Two of the complainants - Ottawa law professor Amir Attaran and lawyer Richard Warman - are threatening to take the law society to court for the second time if it allows Levant to resign without being technically disbarred.

"We believe that would constitute a serious jurisdictional error by the (law society) benchers which may result in further litigation," Attaran and Warman wrote in an email sent to every law society bencher.
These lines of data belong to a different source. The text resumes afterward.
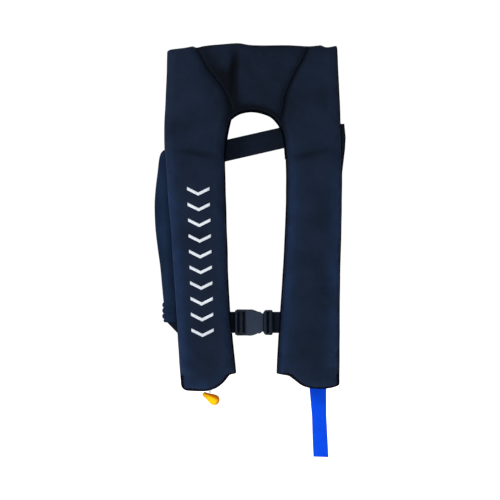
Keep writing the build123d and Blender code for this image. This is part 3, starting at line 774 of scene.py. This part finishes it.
def on_collar(x, z):
    return bool(inside(np.array([[x, z]]), collar_line)[0])


def behind_cover(x, z, lift):
    return on_cover(x, z, lift, True)


def beside(line, shift):
    """A line moved sideways by shift."""
    return line + sideways(np.gradient(line, axis=0)) * shift


HEM_INSET = 0.0042
hem = inset_line(HEM_INSET)
hem = np.vstack([hem, hem[:1]])
left_stitches = stitches("stitches_left", hem, keep=lambda x, z: x < 0 and not on_collar(x, z))
right_stitches = stitches("stitches_right", hem, keep=lambda x, z: x > 0 and not on_collar(x, z))
collar_stitches = stitches("stitches_collar", hem, keep=on_collar)
seam_rows = [stitches(f"stitches_seam_{k}", beside(line[2:-2], shift))
             for k, (line, shift) in enumerate(((seams[0], -0.0042), (seams[1], 0.0042)), start=1)]
seam_rows += [stitches(f"stitches_back_{k}", beside(line[2:-2], shift), place=behind_cover, toward=1)
              for k, (line, shift) in enumerate(((seams[0], 0.003), (seams[1], -0.003)), start=1)]
seam_rows.append(stitches("stitches_back_hem", hem, place=behind_cover, toward=1))

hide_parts("collar_front_cover")
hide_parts("left_front_cover", "left_flap")
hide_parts("right_front_cover", "right_flap")
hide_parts("collar_back_cover", "left_back_cover", "right_back_cover")
for obj in (collar_front, inner_cover, collar_stitches, *seam_rows):
    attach(obj, "jacket")
for obj, flap in ((left_front, "left_flap"), (right_front, "right_flap"), (left_stitches, "left_flap"),
                  (right_stitches, "right_flap")):
    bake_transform(obj)

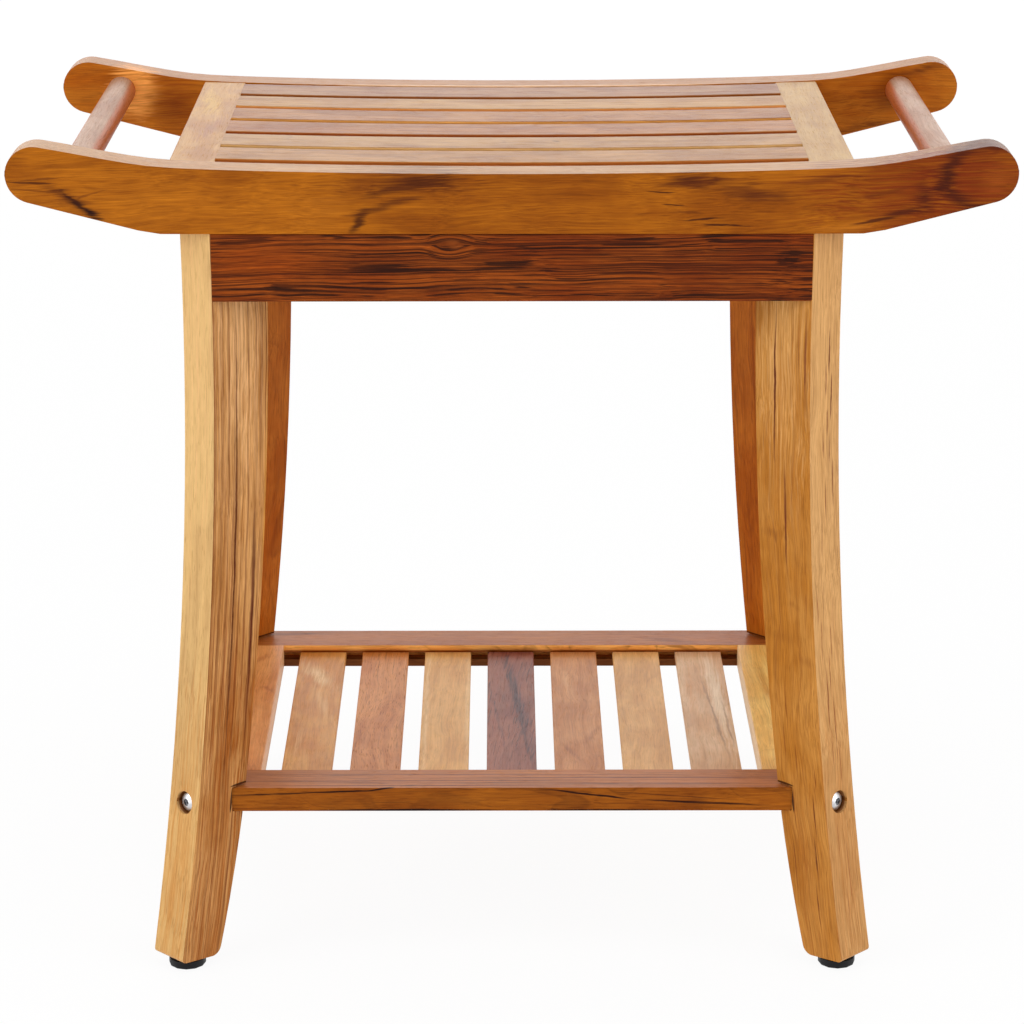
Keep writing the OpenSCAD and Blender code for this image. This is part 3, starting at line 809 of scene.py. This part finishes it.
print("end battens and handle bars")
battens = {
    "left": {
        "tones": [(194, 144, 82), (170, 114, 56), (144, 86, 44)], "cutAt": (60, 30, 50),
        "marks": onTop(492, 20, [
            (-188, 60, 10, 60, 4, 0.8, 0.7, (206, 160, 76)),
            (-182, -30, 6, 60, -6, 1.0, 0.6, (152, 94, 66)),
        ])},
    "right": {
        "tones": [(188, 146, 84), (172, 126, 62), (138, 90, 42)], "cutAt": (60, 30, 80),
        "marks": onTop(492, 20, [
            (184, -10, 3.5, 70, 3, 0.8, 0.4, (156, 108, 52)),
        ])},
}
barCuts = {"left": (700, 24, 12), "right": (900, 22, 14)}      # where in the log each bar lay
for side in ("left", "right"):
    battenPiece(side + "_end_batten", {
        **battens[side], "grain": "y", "rings": 0.1, "veins": 0.1, "threads": 0.05, "streaks": 0.3,
        "fibres": 0.3, "pores": 0.05})
    barPiece(side + "_handle_bar", {
        "cutAt": barCuts[side], "tones": [(180, 142, 116), (162, 116, 88), (104, 54, 34)], "grain": "y",
        "rings": 0.25, "veins": 0.2, "streaks": 0.4, "fibres": 0.4, "pores": 0.1,
        # the sides take a deeper orange: painted shade; the marks darken the ends by the rails: painted shade
        # at the joints, with oil darkening
        "faces": [((-1, 0, 0), 0.9, (172, 86, 36)), ((1, 0, 0), 0.9, (176, 90, 38))],
        "marks": onTop(487, 30, [
            (0, 129, 400, 9, 0, 1.0, 0.9, (156, 76, 26)),
            (0, -129, 400, 8, 0, 1.0, 0.6, (150, 80, 34)),
        ])})

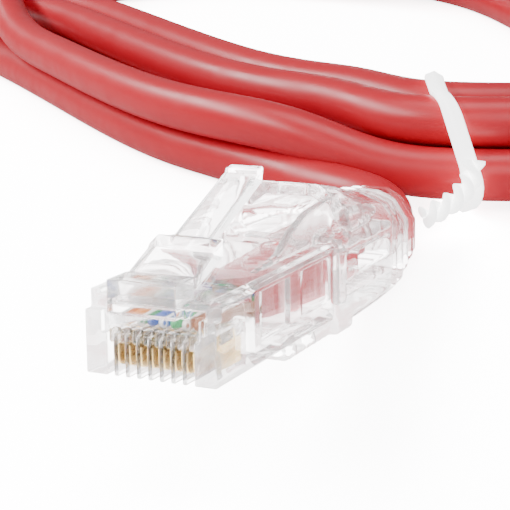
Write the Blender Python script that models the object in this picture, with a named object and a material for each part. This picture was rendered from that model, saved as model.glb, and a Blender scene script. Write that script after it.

A bencher is a lawyer elected by law-society members to sit on disciplinary and other panels for the self-regulating society.

The law society declined comment.

The law society agreed to hold a disciplinary hearing into three citations against Levant, which were based on the complaints of two former Alberta Human Rights Commission lawyers - Moosa Jiwaji and Arman Chak.

Jiwaji and Chak filed law-society complaints against Levant in 2014 following a series of columns and broadcasts in which he publicly criticized both of them, as well as the commission.

But the society suspended the hearing, which was scheduled to start Monday, after Levant applied to resign from the legal profession.

Disputed resignation

Now what is at issue is how he might be allowed to resign.

Levant, represented by Calgary lawyer James Rooney, is scheduled to appear before a three-person, law-society disciplinary panel Wednesday to argue he should be allowed to resign under Section 32 of the Alberta Legal Profession Act. Under that section, Levant would not be technically disbarred.

The law society has publicly stated a lawyer can resign under Section 32 when there are either no outstanding conduct issues or no outstanding issues that would warrant disbarment.

But the lawyers who filed complaints against Levant disagree with this interpretation. They say that because Levant still faces outstanding complaints, he can only apply to resign under Section 61, which is deemed a disbarment under the Alberta Legal Profession Act.

Section 61 says a member whose conduct is subject to proceedings can apply to resign rather than have the proceedings continue.

"How can the law society conclude that there are 'no outstanding conduct issues that would warrant a disbarment' without holding a hearing to determine whether Levant's conduct warrants disbarment?" said Tom Engel, who represents Jiwaji, in an email to the law society's legal counsel.

The citations alleged Levant had been "publicly discourteous or disrespectful to a commissioner or tribunal chair" and that his "public comments regarding the Alberta Human Rights Commission were inappropriate and unbecoming."

Law society loses appeal

The law society's code of conduct essentially says lawyers are supposed to be courteous to other lawyers, and the public.

"Mr. Levant's conduct was so egregious that to allow him to resign under 'an administrative process and not a conduct-related process' is wrong," Engel's email continued. "Proceeding under (Section) 32, an administrative process, does not allow for a determination on whether Mr. Levant's conduct against Mr. Jiwaji was in breach of the (lawyers' code of conduct)."

Attaran and Warman took the law society to court in Alberta after it dismissed their complaints against Levant. He had faced nine charges of misconduct in October 2012 but the hearing never happened, and Levant successfully applied to another law-society committee to have the charges dismissed.

Attaran and Warman appealed to the Court of Queen's Bench. A judge in the case ruled the law society's handling of the case may have amounted to an abuse of process that "is prone to undermine the integrity of the Law Society's disciplinary proceedings and the public's confidence in its ability to protect the public."

The law society appealed but the Court of Appeal ruled against them. The matter was sent back to the Court of Queen's Bench to determine whether the law society should be compelled to hear the misconduct complaint of Attaran and Warman. Their complaint related to an incident in which Levant, on Sun TV, made a vulgar comment in Spanish to an American-Hispanic executive, who is also a lawyer.

Attaran and Warman believe that until their complaint is resolved, Levant should not be allowed to resign under Section 32.

Levant told CBC News last week the complaints by Chak and Jiwaji "are absurd and unconstitutional.

"I think it's outside of the law society's legal jurisdiction," he said. "And my record of successfully defending against all of these nuisance complaints suggests that the law society's complaints officers and benchers that have actually heard the evidence have agreed with me.

"I suspect the law society is tired of having their resources abused by political complaints and being hijacked by nuisance litigants," he said.

"I'm happy to proceed either way fight the absurd complaints against me (as I have for eight years), win, and then retire as a lawyer. Or have the law society drop the absurd complaints against me, and then retire."